Увольнительные участились. Сартр вернулся в Париж в середине апреля, и мы возобновили свои беседы. Мы говорили о книгах, которые прочли на расстоянии и вместе. Ему очень понравилась «Планета людей» Сент-Экзюпери, он сопоставлял ее с философией Хайдеггера[103]
. Описывая мир авиатора, Сент-Экзюпери тоже отказывался от противопоставления субъективизма и объективизма; он показывает, как различные истины проявляются посредством различной технологии, которая обнаруживает их, причем каждая выражает всю свою реальность, но ни одна не обладает превосходством по отношению к другим. Он во всех подробностях приобщал нас к тому преображению земли и неба, которое ощущает пилот в ответ на команды своего аппарата; это была лучшая возможная иллюстрация, наиболее конкретная, наиболее убедительная, положений Хайдеггера.С другой стороны, нас очень заинтересовали работы Раушнинга иного порядка; «Разговоры с Гитлером» и особенно «Революция нигилизма» раскрыли для нас историю нацизма. На французском только что вышел «Замок»; это была еще более удивительная книга, чем «Процесс»; среди прочего — через историю привлекательного и лживого посыльного, на которого К… возлагает свои надежды, — она касалась вызывавшей у нас жгучий интерес проблемы: проблемы общения.
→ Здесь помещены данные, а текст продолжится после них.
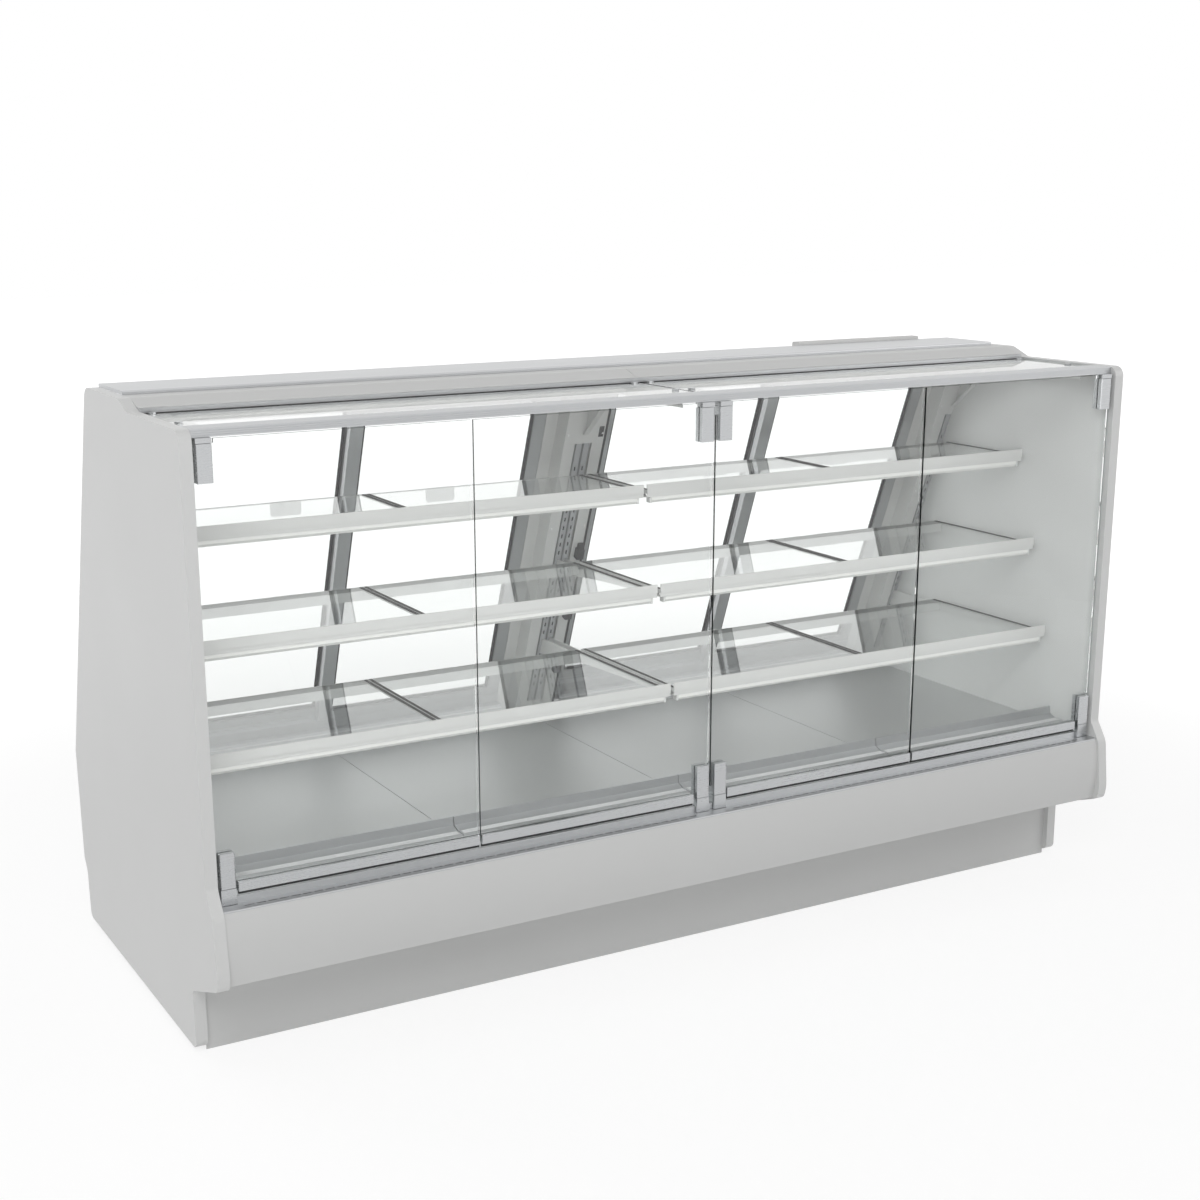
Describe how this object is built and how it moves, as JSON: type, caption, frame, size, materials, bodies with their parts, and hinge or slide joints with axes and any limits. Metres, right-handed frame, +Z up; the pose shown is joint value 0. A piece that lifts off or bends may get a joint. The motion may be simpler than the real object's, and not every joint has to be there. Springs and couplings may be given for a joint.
{
  "type": "refrigerated display case",
  "caption": "Long floor-standing refrigerated display case with pivoting front glass, glass shelves on a slotted upright frame, sliding rear doors and a slim lit canopy.",
  "frame": {"origin": "bottom centre of the whole case, on the floor", "axes": "+X along the case towards the customer's right, +Y from the customer's side to the server's side, +Z up"},
  "size_m": [2.489, 1.1002, 1.419],
  "materials": {
    "painted": "satin white paint",
    "end_panel": "satin white moulded skin",
    "frame_steel": "matt grey paint",
    "foot": "matt black",
    "liner": "matt white",
    "steel": "brushed",
    "cladding": "satin light grey paint",
    "shelf_paint": "satin white paint",
    "standard": "satin light grey paint",
    "aluminium": "satin anodised",
    "clamp_metal": "fine brushed",
    "clear_glass": "clear polished",
    "lamp": "diffusing white",
    "grey_plastic": "matt light grey",
    "dark_plastic": "matt black",
    "coil_fins": "finned",
    "compressor_paint": "gloss black paint",
    "copper": "bare copper"
  },
  "bodies": {
    "case": {"base_frame": "frame_steel", "canopy_bolts": "clamp_metal", "canopy_fascia": "cladding", "canopy_frame": "cladding", "canopy_glass": "clear_glass", "canopy_header": "aluminium", "canopy_lamps": "lamp", "canopy_rear_rail": "aluminium", "compressor": "compressor_paint", "condensate_pan": "steel", "condenser_coil": "coil_fins", "deck_pans": "steel", "electrical_box": "dark_plastic", "end_panel_left": "end_panel", "end_panel_right": "end_panel", "evaporator_coil": "coil_fins", "evaporator_fan_plate": "steel", "front_air_rails": "steel", "insulated_tub": "liner", "kick_panel": "painted", "lamp_sockets": "dark_plastic", "levelling_feet": "foot", "lower_front_panel": "painted", "pivot_blocks": "clamp_metal", "rear_door_tracks": "aluminium", "rear_posts": "cladding", "rear_raceway": "grey_plastic", "rear_service_panel": "cladding", "rear_tag_plates": "grey_plastic", "refrigerant_pipes": "copper", "shelf_frame_left_lower": "shelf_paint", "shelf_frame_left_middle": "shelf_paint", "shelf_frame_left_top": "shelf_paint", "shelf_frame_right_lower": "shelf_paint", "shelf_frame_right_middle": "shelf_paint", "shelf_frame_right_top": "shelf_paint", "shelf_glass": "clear_glass", "shelf_light_bars": "lamp", "shelf_standards": "standard", "slotted_front_sill": "steel", "worktop": "steel"},
    "glass_door_1": {"glass_door_1_pane": "clear_glass", "glass_door_1_fittings": "clamp_metal"},
    "rear_door_1": {"rear_door_1_frame": "aluminium", "rear_door_1_glass": "clear_glass"},
    "glass_door_2": {"glass_door_2_pane": "clear_glass", "glass_door_2_fittings": "clamp_metal"},
    "rear_door_2": {"rear_door_2_frame": "aluminium", "rear_door_2_glass": "clear_glass"},
    "glass_door_3": {"glass_door_3_pane": "clear_glass", "glass_door_3_fittings": "clamp_metal"},
    "rear_door_3": {"rear_door_3_frame": "aluminium", "rear_door_3_glass": "clear_glass"},
    "glass_door_4": {"glass_door_4_pane": "clear_glass", "glass_door_4_fittings": "clamp_metal"},
    "rear_door_4": {"rear_door_4_frame": "aluminium", "rear_door_4_glass": "clear_glass"},
    "evaporator_fan_1": {"evaporator_fan_1": "dark_plastic"},
    "evaporator_fan_2": {"evaporator_fan_2": "dark_plastic"},
    "condenser_fan": {"condenser_fan": "dark_plastic"}
  },
  "joints": [
    {"name": "glass_door_1_hinge", "type": "hinge", "parent": "case", "child": "glass_door_1", "pos_m": [-1.193, -0.48349, 0.40703], "axis": [0, 0.0105, -0.9999], "range_deg": [0, 90]},
    {"name": "glass_door_2_hinge", "type": "hinge", "parent": "case", "child": "glass_door_2", "pos_m": [-0.0245, -0.48349, 0.40703], "axis": [0, -0.0105, 0.9999], "range_deg": [0, 90]},
    {"name": "glass_door_3_hinge", "type": "hinge", "parent": "case", "child": "glass_door_3", "pos_m": [0.0245, -0.48349, 0.40703], "axis": [0, 0.0105, -0.9999], "range_deg": [0, 90]},
    {"name": "glass_door_4_hinge", "type": "hinge", "parent": "case", "child": "glass_door_4", "pos_m": [1.193, -0.48349, 0.40703], "axis": [0, -0.0105, 0.9999], "range_deg": [0, 90]},
    {"name": "rear_door_1_slide", "type": "slide", "parent": "case", "child": "rear_door_1", "axis": [1, 0, 0], "range_m": [0, 0.49]},
    {"name": "rear_door_2_slide", "type": "slide", "parent": "case", "child": "rear_door_2", "axis": [-1, 0, 0], "range_m": [0, 0.49]},
    {"name": "rear_door_3_slide", "type": "slide", "parent": "case", "child": "rear_door_3", "axis": [1, 0, 0], "range_m": [0, 0.49]},
    {"name": "rear_door_4_slide", "type": "slide", "parent": "case", "child": "rear_door_4", "axis": [-1, 0, 0], "range_m": [0, 0.49]},
    {"name": "evaporator_fan_1_spin", "type": "hinge", "parent": "case", "child": "evaporator_fan_1", "pos_m": [-0.7, -0.28689, 0.319], "axis": [0, 1, 0], "continuous": true},
    {"name": "evaporator_fan_2_spin", "type": "hinge", "parent": "case", "child": "evaporator_fan_2", "pos_m": [0, -0.28689, 0.319], "axis": [0, 1, 0], "continuous": true},
    {"name": "condenser_fan_spin", "type": "hinge", "parent": "case", "child": "condenser_fan", "pos_m": [0.6, 0.34311, 0.136], "axis": [0, 1, 0], "continuous": true}
  ]
}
Кроме того, нас поразил портрет, который рисует Кафка, двух «помощников» землемера: услужливые, бестолковые, способные своим рвением загубить все, и без того слабые, шансы на успех. В своих двух «единомышленниках» Сартр узнавал «помощников», и на протяжении всей нашей жизни нам предстояло встретить еще немало таких людей.